Yikes! We’ve only got an overall majority of 12. (Or 16 if you consider that Sinn Fein don’t turn up).
However would not any rebellion be offset? Would UKIP’s representative Douglas Carswell wish to maintain the Human Rights Act? Naturally if the HRA is survives that would be a gift to UKIP with could proclaim that it shows how the Conservatives are a bunch of softies who can’t be trusted. But wouldn’t that be rather a confused message if UKIP’s sole Commons rep was one of the culprits who thwarted the disposal of this Blairite legacy?
Among the more pointed objections to the HRA is that it has thwarted the deportation of terrorists. Would the two Ulster Unionist MPs or the eight Democratic Unionist MPs really want to keep it on the statute book? For that to be remembered as the key difference they made in this Parliament? With the DUP in particular they might be reluctant togive their votes away when they might hope for some extra public spending on Northern Ireland in return. Even so…
Then there will be the sheer volume of resistance from the “human rights” industry. It’s already in full swing – and however muddled and dishonest the case being put forward it is certainly vigorous. All those thousands of identical emails flooding into MPs inboxes.

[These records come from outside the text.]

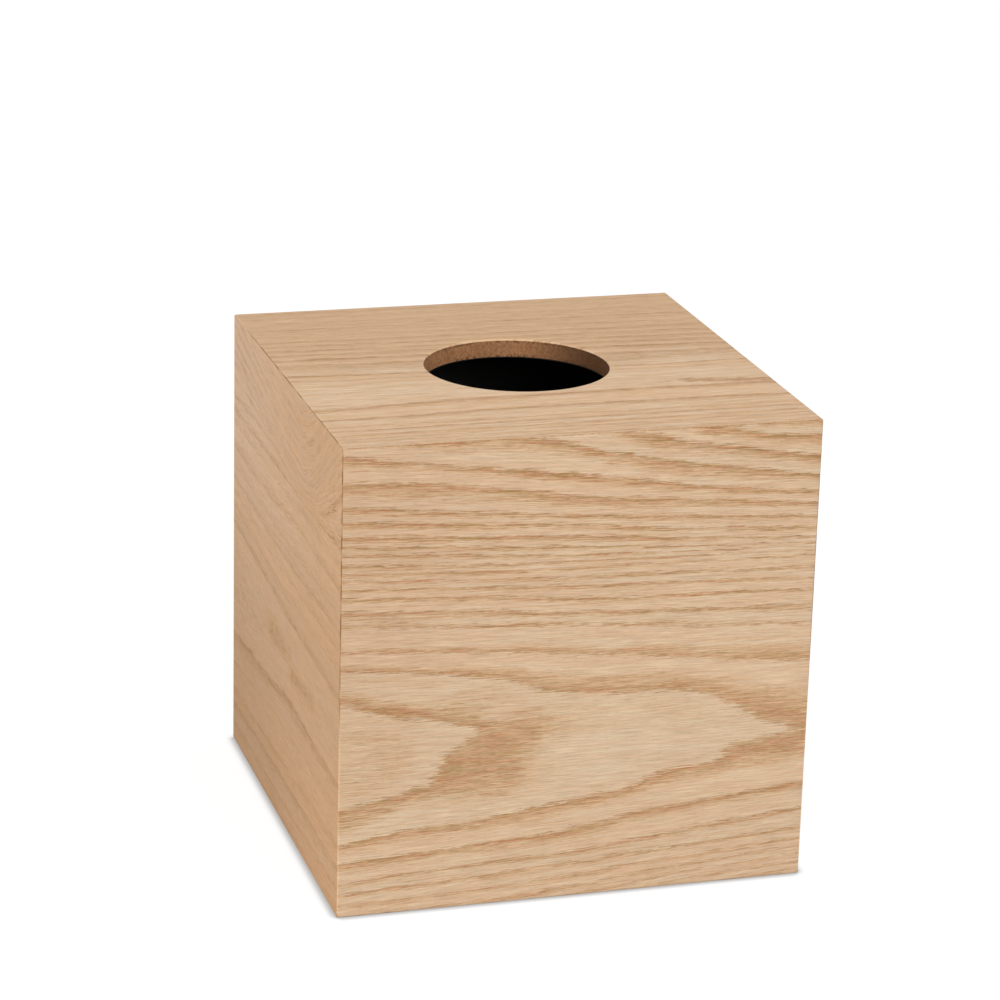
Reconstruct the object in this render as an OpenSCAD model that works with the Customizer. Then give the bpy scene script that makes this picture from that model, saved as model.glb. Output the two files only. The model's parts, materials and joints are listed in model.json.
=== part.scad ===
// Cube cover for a box of tissues: five veneered boards mitred together, a round hole in the top,
// and an open bottom, so that it drops over the box.
// The origin is at the centre of the bottom rim, +Z is up, and the front faces -Y.

/* [Cover] */
// Width from left to right over the outside
cover_w = 140; // [110:1:260]
// Depth from front to back over the outside
cover_d = 140; // [110:1:260]
// Height from the bottom rim to the top face
cover_h = 140; // [70:1:300]

/* [Tissue hole] */
// Diameter of the round hole that the tissues are pulled out of
hole_d = 55; // [30:1:80]

/* [Boards] */
// Thickness of the oak veneer on the outside of a board
veneer_t = 0.5; // [0.3:0.1:1.5]
// Thickness of the fibreboard core of a board
core_t = 5; // [4:0.5:12]
// Thickness of the black balancing sheet on the inside of a board
backing_t = 0.3; // [0.1:0.1:1]
// Share of the veneer's thickness that is sanded off along an outer edge
sanded_share = 0.8; // [0.2:0.1:0.9]

/* [Tongues] */
// Thickness of the loose tongues that key the mitres
tongue_t = 1.5; // [1:0.1:2]
// Width of a tongue, one half in each board
tongue_w = 4; // [3:0.5:5]
// Glue room around a tongue in its groove
tongue_gap = 0.05; // [0.02:0.01:0.1]
// Where a tongue crosses the mitre, as a share of the core's thickness from its outer side
tongue_place_share = 0.64; // [0.6:0.01:0.7]
// Distance from the bottom rim up to the foot of an upright tongue
tongue_foot = 8; // [2:1:25]
// Distance from the inner corner of the boards to the end of a tongue
tongue_end = 6; // [4:1:12]

/* [Hidden] */
// The walls in the order that a quarter turn brings them to the front wall's place
WALLS = ["front", "right", "back", "left"];
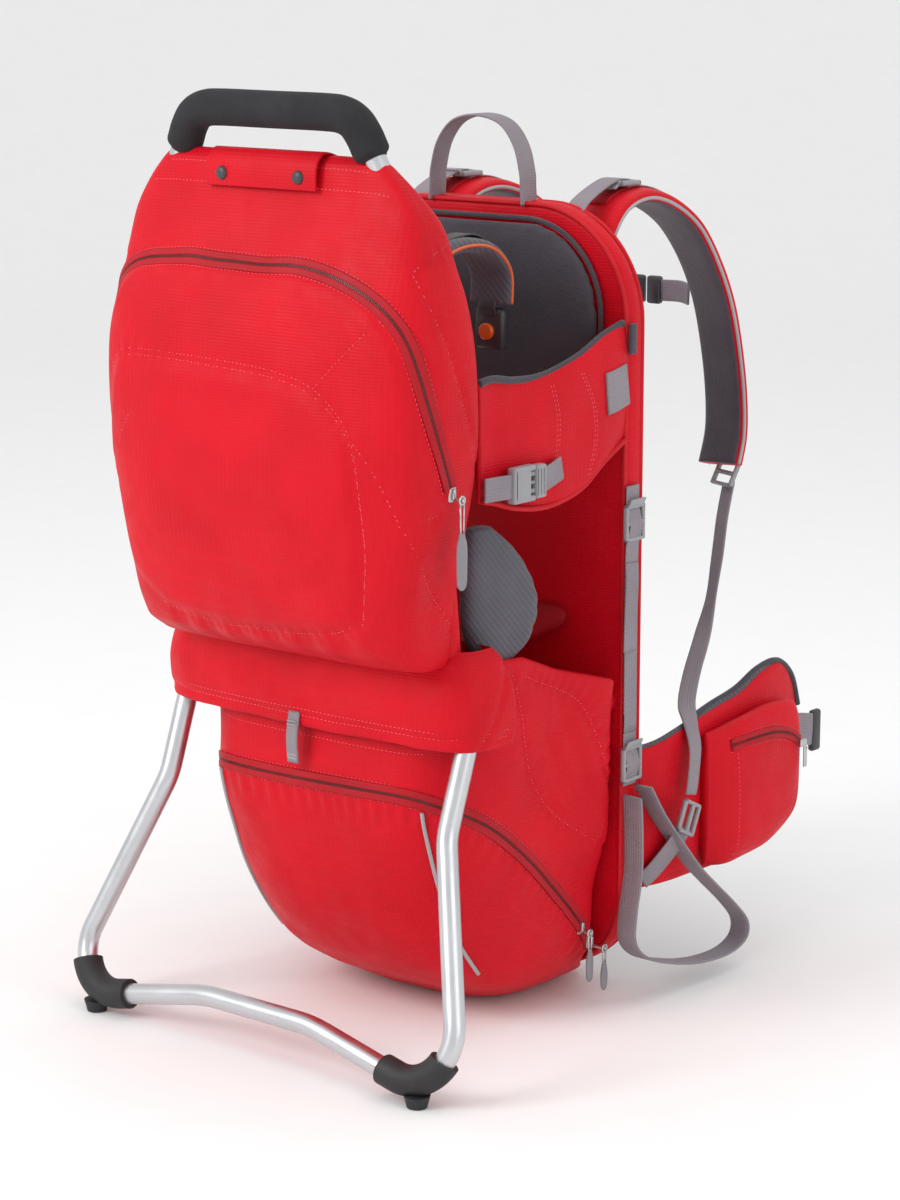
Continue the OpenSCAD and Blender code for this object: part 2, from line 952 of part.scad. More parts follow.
module flap_snaps() {
    color(foam_black)
        both_sides()
            aimed(snap_at, [0, -1, 0.1]) cylinder(d = snap_d, h = 2.4);
}

// Slider of a zip: a small body, and the pin its pull hangs on, outward along x
slider_pin_d = 3;
slider_pin_z = -4;

module slider(pin_l) {
    translate([2, 0, 0]) cube([3, 9, 13], center = true);
    translate([3, 0, slider_pin_z]) rotate([0, 90, 0]) cylinder(d = slider_pin_d, h = pin_l - 3);
}

// Pull tab hanging from its pivot at the origin, in the plane of x = 0
pull_t = 2.2;

module pull_tab(length, w) {
    rotate([90, 0, 90])
        difference() {
            linear_extrude(pull_t, center = true)
                hull() {
                    circle(d = 8, $fn = 24);
                    translate([0, -length + w / 2]) circle(d = w, $fn = 24);
                }
            cylinder(d = slider_pin_d + 0.12, h = 10, center = true);
        }
}

pocket_slider_at = [166, -224, 490];
pocket_pull_out = 12.5;
pocket_pull_l = 72;
pocket_pull_w = 12;

module pocket_slider() {
    color(zinc) translate(pocket_slider_at) slider(pocket_pull_out + 2);
}

module pocket_pull() {
    color(webbing_grey)
        translate(pocket_slider_at + [pocket_pull_out, 0, slider_pin_z])
            pull_tab(pocket_pull_l, pocket_pull_w);
}

bag_slider_lower_at = [137.2, 4, 56];
bag_zip_dir = unit([6.3, -44, 46]);
bag_slider_upper_at = bag_slider_lower_at + bag_zip_dir * 24;
bag_pull_lower_out = 18.5;
bag_pull_upper_out = 12.5;
bag_pull_lower_l = 38;
bag_pull_upper_l = 44;
bag_pull_w = 9;

module bag_slider_lower() {
    color(zinc) translate(bag_slider_lower_at) slider(bag_pull_lower_out + 2);
}

module bag_slider_upper() {
    color(zinc) translate(bag_slider_upper_at) slider(bag_pull_upper_out + 2);
}

module bag_pull_lower() {
    color(webbing_grey)
        translate(bag_slider_lower_at + [bag_pull_lower_out, 0, slider_pin_z])
            pull_tab(bag_pull_lower_l, bag_pull_w);
}

module bag_pull_upper() {
    color(webbing_grey)
        translate(bag_slider_upper_at + [bag_pull_upper_out, 0, slider_pin_z])
            pull_tab(bag_pull_upper_l, bag_pull_w);
}

// Webbing loop on the top edge of the back panel
grab_half_w = 50;
grab_y = 26;
grab_w = 22;
grab_route = [
    [grab_half_w, grab_y, panel_top + 11], [48, grab_y, 722], [40, grab_y, 745],
    [24, grab_y, 764], [0, grab_y, 770]
];

module grab_loop() {
    color(webbing_grey)
        band(concat([for (i = [0 : 3]) grab_route[i]], reversed([for (p = grab_route) flip_x(p)])),
            [0, 1, 0], grab_w, cord_t);
}

// ---------- assembly ----------

front_frame();
crossbars();
side_braces();
rear_frame();
handle_grip();
pivot_spacers();
pivot_pins();
back_panel();
head_pad();
back_pad();
lumbar_pad();
hip_roots();
base_panel();
rear_body();
upper_pocket();
skirt_band();
lower_bag();
side_panels();
seat();
side_wings();
leg_pads();
harness_pads();
harness_buckle();
harness_button();
side_buckle_sockets();
side_buckle_plug_left();
side_buckle_plug_right();
compression_straps();
compression_buckles();
loop_webbing_left();
loop_webbing_right();
hip_rings();
gear_loop();
lower_webbing_left();
lower_webbing_right();
stand_tube();
stand_feet();
shoulder_strap_left();
shoulder_strap_right();
strap_buckles_left();
strap_buckles_right();
sternum_strap_left();
sternum_strap_right();
hip_fin_left();
hip_fin_right();
hip_pocket_left();
hip_pocket_right();
belt_end_left();
belt_end_right();
hip_slider_left();
hip_slider_right();
snap_flap();
flap_snaps();
pocket_slider();
pocket_pull();
bag_slider_upper();
bag_pull_upper();
bag_slider_lower();
bag_pull_lower();
grab_loop();
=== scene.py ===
"""Looks of the child carrier backpack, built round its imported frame. Lengths are millimetres, lights metres."""

import math

import bmesh
import bpy
import numpy as np
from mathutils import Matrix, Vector, noise
from mathutils.bvhtree import BVHTree


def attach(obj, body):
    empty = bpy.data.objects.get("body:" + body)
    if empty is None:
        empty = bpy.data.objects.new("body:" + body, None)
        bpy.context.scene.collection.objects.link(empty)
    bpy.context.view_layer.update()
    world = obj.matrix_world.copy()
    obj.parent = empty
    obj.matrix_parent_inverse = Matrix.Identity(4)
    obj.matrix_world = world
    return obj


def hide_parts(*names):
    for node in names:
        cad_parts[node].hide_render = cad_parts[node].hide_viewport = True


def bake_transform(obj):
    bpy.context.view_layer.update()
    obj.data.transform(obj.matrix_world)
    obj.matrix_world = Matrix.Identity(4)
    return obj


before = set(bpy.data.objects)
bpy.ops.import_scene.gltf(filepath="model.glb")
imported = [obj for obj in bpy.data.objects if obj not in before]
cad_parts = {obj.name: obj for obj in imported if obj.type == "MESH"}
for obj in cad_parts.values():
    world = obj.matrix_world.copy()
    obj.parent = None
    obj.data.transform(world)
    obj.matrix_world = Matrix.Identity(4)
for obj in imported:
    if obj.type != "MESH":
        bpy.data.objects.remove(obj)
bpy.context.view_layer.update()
MM = 0.001
SIDES = ((-1, "left"), (1, "right"))


# ---------- small vector and mesh tools ----------


def arr(p):
    return np.array(p, float)


def unit(v):
    v = arr(v)
    return v / (np.linalg.norm(v, axis=-1, keepdims=True) + 1e-12)


def smooth(points, n):
    """Catmull-Rom rows through a table, with n steps in each span."""
    p = arr(points)
    out = []
    for i in range(len(p) - 1):
        a, b, c, d = p[max(i - 1, 0)], p[i], p[i + 1], p[min(i + 2, len(p) - 1)]
        for k in range(n + (i == len(p) - 2)):
            t = k / n
            bend, twist = 2 * a - 5 * b + 4 * c - d, 3 * b - a - 3 * c + d
            out.append(0.5 * (2 * b + (c - a) * t + bend * t**2 + twist * t**3))
    return arr(out)


def length_along(p):
    return np.r_[0, np.cumsum(np.linalg.norm(np.diff(p[:, :3], axis=0), axis=1))]


def even(points, count):
    """The same line with count evenly spaced rows."""
    p = arr(points)
    s = length_along(p)
    t = np.linspace(0, s[-1], count)
    return np.stack([np.interp(t, s, p[:, i]) for i in range(p.shape[1])], 1)


def spaced(points, step):
    p = arr(points)
    return even(p, max(3, int(round(length_along(p)[-1] / step)) + 1))


def mirror(p, side):
    p = arr(p).copy()
    p[..., 0] *= side
    return p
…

As Charles Moore writes in The Spectator this week:
“Amnesty International and others have placed a large newspaper advertisement telling Michael Gove ‘Don’t Scrap Our Human Rights’. The ad asserts that ‘A government cannot give human rights or take them away’, which, if true, makes one wonder how it can scrap them. Human rights are philosophically a confused idea; but their political power consists in the fact that anyone questioning them can be made to look nasty. People who love making new laws — particularly new laws that cost money — therefore like to present these laws as human rights. Article 29 of the EU’s Charter of Fundamental Rights, for example, says ‘Everyone has the right of access to a free placement service’. Such access may well be a good thing (though I confess to being vague about what a free placement service exactly is), but in what sense is it a human right? Whatever it is, it can only exist because governments legislate for it and pay for it. There is no state of nature in which people have the right to a free placement service. Rights, surely, have practical meaning only if they are justiciable. If they are justiciable, it is important under which jurisdiction justice should be done. Mr Gove, I think, would prefer British jurisdiction to a court in Strasbourg. No human right is ‘scrapped’ by taking this view.”
My hunch is that after all the sound and fury Mr Gove will get the scrapping of the HRA through. The process will provide great drama to the delight of the Westminster Village.

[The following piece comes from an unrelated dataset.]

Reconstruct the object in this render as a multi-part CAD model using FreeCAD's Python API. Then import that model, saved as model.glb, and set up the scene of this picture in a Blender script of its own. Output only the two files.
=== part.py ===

However that may not be the most important matter for Mr Gove over the next five years. I hope that will come with the transformation of the prison system.
Mr Gove’s predecessor Chris Grayling has already delivered privatisation of the rehabilitation service which is set to deliver dramatic improvements.

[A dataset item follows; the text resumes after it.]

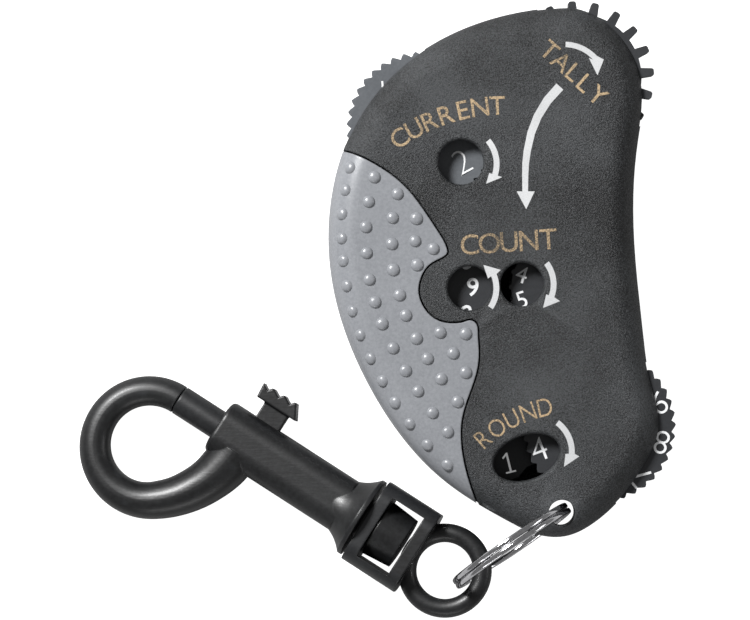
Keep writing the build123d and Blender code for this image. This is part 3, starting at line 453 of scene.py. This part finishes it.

But what of the way inmates are treated before they leave prison? Some still equate the standard of service with money. This is nonsense. Policy Exchange has highlighted the wide variation in the cost of prison places – from £13,200 to £108,000 a year. Often these would be for the same type of service for the same type of prisoner with scant evidence that spending vastly more achieves better results. For that matter we could save even more money by exporting our prisoners.
This is not to say that overcrowding with prisoners “banged up” for 22 or 23 hours day are imaginary problems. They are all too real. The mistake is to presume they are about the money available rather than the way prisons are organised.
By contrast some of the improvements would cost little or nothing.
Diet might seem a trivial aspect of penal policy but I don’t think it is. Theodore Dalrymple says that giving young offenders at Feltham vitamin pills “reduced disciplinary problems very considerably”.
Then there is the crucial matter of enhancing literacy standards among inmates. I don’t think this is any better than it was in 2010. The perverse incentives are still in place. The Prisoners Officers Association remain dominant running the prisons for their own convenience – shutting out the Big Society of volunteers who could play such a constructive part.
When Michael Gove was Education Secretary he sought to boost the adoption rate and reduce the number of children in care. Had he succeeded he would have made his current job rather easier. Children in care are more likely to end up in prison than in university. Unfortunately progress proved derisory. It continues to be a genuine form of institutional racism.
Thus the conveyor belt continues unimpeded – with children in care growing up to be inmates in prison.
Mr Gove has formidable talents. Effective penal reform will be harder than drafting repeal of the HRA. His efforts at the former will attract little attention as lobby correspondents obsess over the rebellions and intrigue involving the latter.
However if having already sorted out our schools that Mr Gove can now sort out our prisons that will be a formidable legacy.